Pire, pour 34 % des interrogés, "le cerveau masculin est différent du cerveau féminin, ce qui explique que les hommes aient plus d'aptitudes dans les matières scientifiques". "Ce stéréotype qui ne repose sur rien de rationnel ou de scientifique est partagé quand même par plus d'un tiers des Français" s'alarme Etienne Mercier. Et sa conséquence immédiate est la flagrante sous représentation des femmes dans les milieux scientifiques. En France, à peine 36 % des chercheurs sont des femmes.

Pour Claudine Hermann, physicienne et première femme à avoir été professeure à l'Ecole polytechnique, "les choses n'ont pas beaucoup changé depuis le début des années 1990 où l'on a commencé à s'attaquer à ces problèmes; si le changement existe il est lent. Ainsi, on est à peine passé dans les faits de 25 à 28 % de femmes dans les écoles d'ingénieurs". "Les femmes dans l'histoire des sciences sont invisibles et elles restent aujourd'hui invisibles", confirme Marie-Agnès Bernardis, chargée de projet à Universcience et coordinatrice du projet européen Hypatia destiné à lutter contre les stéréotypes. D'autant que le phénomène s'auto-entretient : voyant peu de femmes dans les carrières scientifiques, les jeunes filles n'osent pas y aller pensant leurs chances faibles et sont ainsi mécaniquement moins nombreuses à réussir, décrit Claudine Hermann.

Des solutions à mettre en oeuvre

Pourtant un regard vers d'autres pays laisse à penser qu'il n'y a pas de fatalité. "Il s'agit d'un problème culturel.

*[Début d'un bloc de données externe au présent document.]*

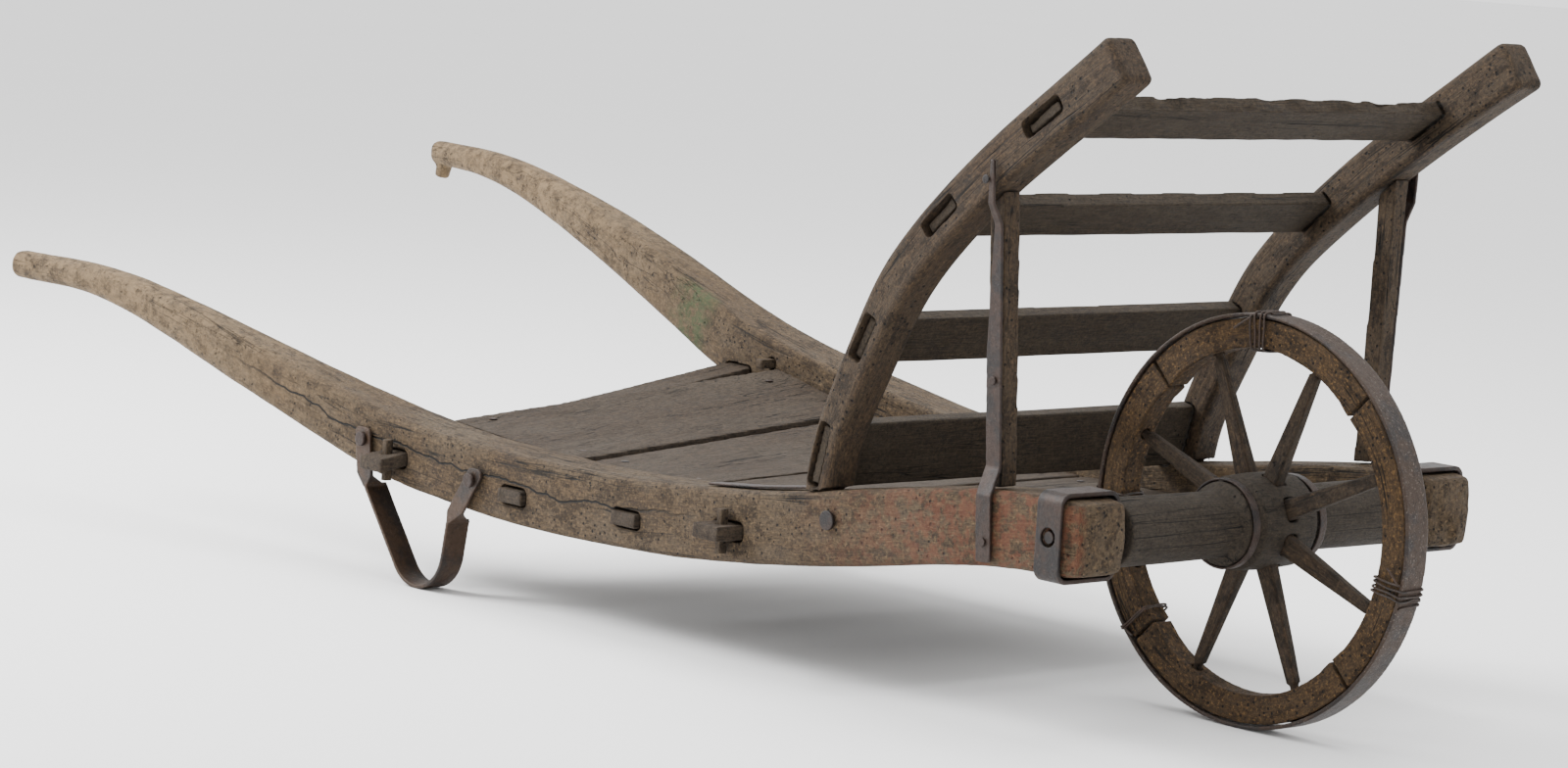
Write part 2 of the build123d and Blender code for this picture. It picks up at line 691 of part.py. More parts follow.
# Spokes: a flat tapering body, a tenon driven into the nave and a round tenon up into the felloe
spoke_root = nave_boss_radius - spoke_nave_depth
spokes = []
for number in range(spoke_count):
    angle = 360 / spoke_count * (number + 0.5)
    spoke_plane = Plane(origin=(axle_x, 0, axle_height), x_dir=(0, 1, 0),
                        z_dir=(cos(radians(angle)), 0, sin(radians(angle))))
    with BuildPart(spoke_plane) as spoke:
        for reach, (width, thickness) in ((spoke_root, spoke_foot), (felloe_inner - spoke_shoulder_bite, spoke_head)):
            with BuildSketch(spoke_plane.offset(reach)):
                RectangleRounded(thickness, width, thickness / 4)
        loft()
        with Locations((0, 0, felloe_inner - spoke_shoulder_bite + spoke_tenon_length / 2 - 1)):
            Cylinder(spoke_tenon_radius, spoke_tenon_length)
    spokes.append(spoke.part)
    spoke.part.label = f"spoke_{number + 1}"
    export_step(spoke.part, f"parts/spoke_{number + 1}.step")

# Felloes: four curved blocks, each with a hollowed inner edge and two spoke sockets
felloe_slice = 360 / felloe_count
joint_angle = degrees(felloe_joint_gap / 2 / felloe_outer)
felloes = []
for number in range(felloe_count):
    start = felloe_slice * (number - 0.5) + joint_angle
    stop = felloe_slice * (number + 0.5) - joint_angle
    middle = (start + stop) / 2
    with BuildPart() as felloe:
        with BuildSketch(Plane(origin=(axle_x, 0, axle_height), x_dir=(1, 0, 0), z_dir=(0, -1, 0))):
            with BuildLine():
                outer = CenterArc((0, 0), felloe_outer, start, stop - start)
                corner_a = (felloe_inner * cos(radians(stop)), felloe_inner * sin(radians(stop)))
                shoulder_a = (felloe_shoulder * cos(radians(stop - felloe_shoulder_angle)),
                              felloe_shoulder * sin(radians(stop - felloe_shoulder_angle)))
                shoulder_b = (felloe_shoulder * cos(radians(start + felloe_shoulder_angle)),
                              felloe_shoulder * sin(radians(start + felloe_shoulder_angle)))
                corner_b = (felloe_inner * cos(radians(start)), felloe_inner * sin(radians(start)))
                hollow = (felloe_hollow * cos(radians(middle)), felloe_hollow * sin(radians(middle)))
                Line(outer @ 1, corner_a)
                Line(corner_a, shoulder_a)
                ThreePointArc(shoulder_a, hollow, shoulder_b)
                Line(shoulder_b, corner_b)
                Line(corner_b, outer @ 0)
            make_face()
        extrude(amount=felloe_width / 2, both=True)
        for spoke in spokes:
            add(spoke, mode=Mode.SUBTRACT)
    felloes.append(felloe.part)

# Tyre
wheel_axis = Location((axle_x, 0, axle_height), (90, 0, 0))
with BuildPart() as tyre_nails:
    for number in range(felloe_count):
        for turn in (-tyre_nail_turn, tyre_nail_turn):
            angle = felloe_slice * number + turn
            nail_plane = Plane(origin=(axle_x, 0, axle_height), x_dir=(0, 1, 0),
                               z_dir=(cos(radians(angle)), 0, sin(radians(angle))))
            with BuildSketch(nail_plane.offset(wheel_radius - tyre_nail_length)):
                Circle(nail_radius)
            extrude(amount=tyre_nail_length - tyre_nail_countersink)
tyre_nails.part.label = "tyre_nails"
export_step(tyre_nails.part, "parts/tyre_nails.step")

with BuildPart() as tyre:
    with Locations(wheel_axis):
        Cylinder(wheel_radius, tyre_width)
        Cylinder(wheel_radius - tyre_thickness, tyre_width, mode=Mode.SUBTRACT)
    add(tyre_nails.part, mode=Mode.SUBTRACT)
tyre.part.label = "tyre"
export_step(tyre.part, "parts/tyre.step")

for number, felloe_part in enumerate(felloes):
    with BuildPart() as felloe:
        add(felloe_part)
        add(tyre_nails.part, mode=Mode.SUBTRACT)
    felloe.part.label = f"felloe_{number + 1}"
    export_step(felloe.part, f"parts/felloe_{number + 1}.step")

# Nave, turned in one piece with its long arms, its two bands and the iron pins in its ends
nave_half = inner_y - band_thickness - nave_side_clearance
nave_profile = (
    (0, 0), (nave_arm_radius - 1, 0), (nave_arm_radius, 6), (nave_arm_radius - 1, nave_half - nave_step_half - 8),
    (nave_step_radius, nave_half - nave_step_half), (nave_step_radius, nave_half - nave_boss_half - 4),
    (nave_boss_radius, nave_half - nave_boss_half), (nave_boss_radius + 2, nave_half), (0, nave_half),
)
with BuildPart() as nave:
    with BuildSketch(Plane(origin=(axle_x, -nave_half, axle_height), x_dir=(1, 0, 0), z_dir=(0, 0, 1))):
        Polygon(*nave_profile, align=None)
    revolve(axis=Axis((axle_x, 0, axle_height), (0, 1, 0)))
    mirror(about=Plane.XZ)
    for spoke in spokes:
        add(spoke, mode=Mode.SUBTRACT)
    for end in (-1, 1):
        with Locations(Location((axle_x, end * (nave_half - pin_depth_in_nave / 2), axle_height), (90, 0, 0))):
            Cylinder(pin_radius, pin_depth_in_nave, mode=Mode.SUBTRACT)
nave.part.label = "nave"
export_step(nave.part, "parts/nave.step")

with BuildPart() as nave_bands:
    for end in (-1, 1):
        band_y = end * (nave_step_half - nave_band_width / 2 - 2)
        with Locations(Location((axle_x, band_y, axle_height), (90, 0, 0))):
            Cylinder(nave_step_radius + fit_gap + nave_band_thickness, nave_band_width)
            Cylinder(nave_step_radius + fit_gap, nave_band_width, mode=Mode.SUBTRACT)
nave_bands.part.label = "nave_bands"
export_step(nave_bands.part, "parts/nave_bands.step")

with BuildPart() as axle_pins:
    for end in (-1, 1):
        low = nave_half - pin_depth_in_nave
        high = outer_y + band_thickness - 1
        with Locations(Location((axle_x, end * (low + high) / 2, axle_height), (90, 0, 0))):
            Cylinder(pin_radius, high - low)
axle_pins.part.label = "axle_pins"
export_step(axle_pins.part, "parts/axle_pins.step")

# Wire ties round the rim where the felloes have cracked
rim_middle = (wheel_radius - felloe_inner) / 2 + contact_gap
for number, (angle, turns) in enumerate(wire_places):
    with BuildPart() as wire:
        for turn in range(turns):
            lean = (turn - (turns - 1) / 2) * wire_pitch
            plane_angle = radians(angle + lean)
            loop_plane = Plane(
                origin=(axle_x + (wheel_radius - rim_middle) * cos(plane_angle), 0,
                        axle_height + (wheel_radius - rim_middle) * sin(plane_angle)),
                x_dir=(cos(plane_angle), 0, sin(plane_angle)),
                z_dir=(-sin(plane_angle), 0, cos(plane_angle)))
            with BuildSketch(loop_plane):
                RectangleRounded(2 * (rim_middle + wire_radius + wire_gap), tyre_width + 2 * (wire_radius + wire_gap), 4)
                RectangleRounded(2 * (rim_middle + wire_gap - wire_radius),
                                 tyre_width + 2 * (wire_gap - wire_radius), 3, mode=Mode.SUBTRACT)
            extrude(amount=wire_radius, both=True)
    wire.part.label = f"rim_wire_{number + 1}"
    export_step(wire.part, f"parts/rim_wire_{number + 1}.step")
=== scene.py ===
# %% [markdown]
# # An old wooden wheelbarrow
# The barrow's shape comes from its CAD frame. Each cell below adds one step of the look: worn timber,
# forged iron, soft light, and a camera standing at the front right of the barrow.

import math

import bpy
import numpy as np
from mathutils import Matrix, Vector


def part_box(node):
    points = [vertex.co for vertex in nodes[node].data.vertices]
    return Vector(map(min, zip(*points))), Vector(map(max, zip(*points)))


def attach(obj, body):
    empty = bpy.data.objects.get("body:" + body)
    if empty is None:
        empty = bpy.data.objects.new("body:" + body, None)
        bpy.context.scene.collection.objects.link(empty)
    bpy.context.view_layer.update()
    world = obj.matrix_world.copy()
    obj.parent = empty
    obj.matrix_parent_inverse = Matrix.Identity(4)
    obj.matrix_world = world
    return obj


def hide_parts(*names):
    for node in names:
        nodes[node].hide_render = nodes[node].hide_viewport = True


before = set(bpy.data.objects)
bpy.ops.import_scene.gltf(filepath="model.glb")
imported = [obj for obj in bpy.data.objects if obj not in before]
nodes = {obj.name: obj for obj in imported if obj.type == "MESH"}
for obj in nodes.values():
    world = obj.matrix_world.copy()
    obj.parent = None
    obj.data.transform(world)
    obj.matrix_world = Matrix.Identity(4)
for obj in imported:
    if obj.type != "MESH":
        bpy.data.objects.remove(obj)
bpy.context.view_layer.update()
axle = Vector((0.855, 0.0, 0.225))

# %% [markdown]
# ## Shader maths
# A small class wraps a socket, so that shader formulas are written as ordinary Python arithmetic.
# Single values become Math nodes; colours and vectors become Mix or Vector Math nodes.


# %% Shader class
class Flow:
    """A socket in a material's node tree that arithmetic works on."""

    def __init__(self, tree, socket):
        self.tree = tree
        self.socket = socket

    def _math(self, operation, other, swap=False):
        many = self.socket.type in ("VECTOR", "RGBA")
        if isinstance(other, Flow):
            many = many or other.socket.type in ("VECTOR", "RGBA")
        node = self.tree.nodes.new("ShaderNodeVectorMath" if many else "ShaderNodeMath")
        node.operation = operation
        pair = (other, self) if swap else (self, other)
        for slot, value in zip(node.inputs, pair):
            if isinstance(value, Flow):
                self.tree.links.new(value.socket, slot)
            elif many:
                slot.default_value = (value, value, value) if isinstance(value, (int, float)) else value
            else:
                slot.default_value = value
        return Flow(self.tree, node.outputs[0])

    def __add__(self, other):
        return self._math("ADD", other)

    def __radd__(self, other):
        return self._math("ADD", other, swap=True)

    def __sub__(self, other):
        return self._math("SUBTRACT", other)

    def __rsub__(self, other):
        return self._math("SUBTRACT", other, swap=True)

    def __mul__(self, other):
        return self._math("MULTIPLY", other)

    def __rmul__(self, other):
        return self._math("MULTIPLY", other, swap=True)

    def __truediv__(self, other):
        return self._math("DIVIDE", other)

    def __rtruediv__(self, other):
        return self._math("DIVIDE", other, swap=True)

    def __pow__(self, other):
        return self._math("POWER", other)

    def __neg__(self):
        return self._math("MULTIPLY", -1.0)

    def high(self, other):
        return self._math("MAXIMUM", other)

    def low(self, other):
        return self._math("MINIMUM", other)

    def ramp(self, start, stop):
        """0 below start, 1 above stop, and a straight line between; start may be the larger."""
        return ((self - start) * (1.0 / (stop - start))).high(0.0).low(1.0)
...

Par exemple en Italie on compte jusqu'à 60 % de femmes dans les filières mathématiques, alors qu'elles ne sont pas plus de 20 % en France" témoigne Claudine Hermann Mais comment agir ? "Dès la plus petite enfance, assure Marie-Agnès Bernardis. A la cité des enfants, dans la Cité des sciences, on observe qu'à la deuxième visite, il n'y a plus que 38 % de filles". Ce qui laisse à pense que c'est d'abord la famille qui favorise inconsciemment les garçons pour l'accès à la culture scientifique. C'est donc vers les parents que devraient d'abord être adressés les efforts de communication, estiment les participants à la table-ronde. Ensuite, c'est au langage qu'il faudra s'attaquer, s'accordent-ils. "Le français n'a pas de neutre, mais la supériorité du masculin sur le féminin ne date que du XVIIe siècle" raconte Marie-Agnès Bernardis. Un reflet de la hiérarchie sociale qui doit pouvoir donc être inversé. Enfin, il faudra combattre les perceptions sociales. Car le sondage Ipsos pointe bien la persistance d'un autre stéréotype : pour 73 % des Français, les femmes ont plus de mal à devenir des scientifiques de haut niveau, devant accepter de sacrifier une partie de sa vie privée. "Mais c'est effectivement un vrai choix" assure Elsa Lorthe, qui, à 31 ans, s'apprête à partir pour un doctorat à la suite d'une reconversion. Seulement, dans la société actuelle, les sondages confirment que les femmes sont davantage prêtes à bouger que les hommes, souligne Etienne Mercier. Et si tout échoue, Claudine Hermann ne s'opposera pas à un retour de la discrimination positive pour les femmes, comme elle en a elle-même profité lorsqu'elle étudiait à l'école normale.

Mais tant que les Français penseront que les femmes sont moins faites pour les sciences que les hommes, la situation aura bien du mal à évoluer.

*Forum Voyage au coeur des sciences, organisé par Sciences et Avenir et La Recherche.
Les 29 et 30 septembre 2017 à la Cité des sciences et de l'industrie.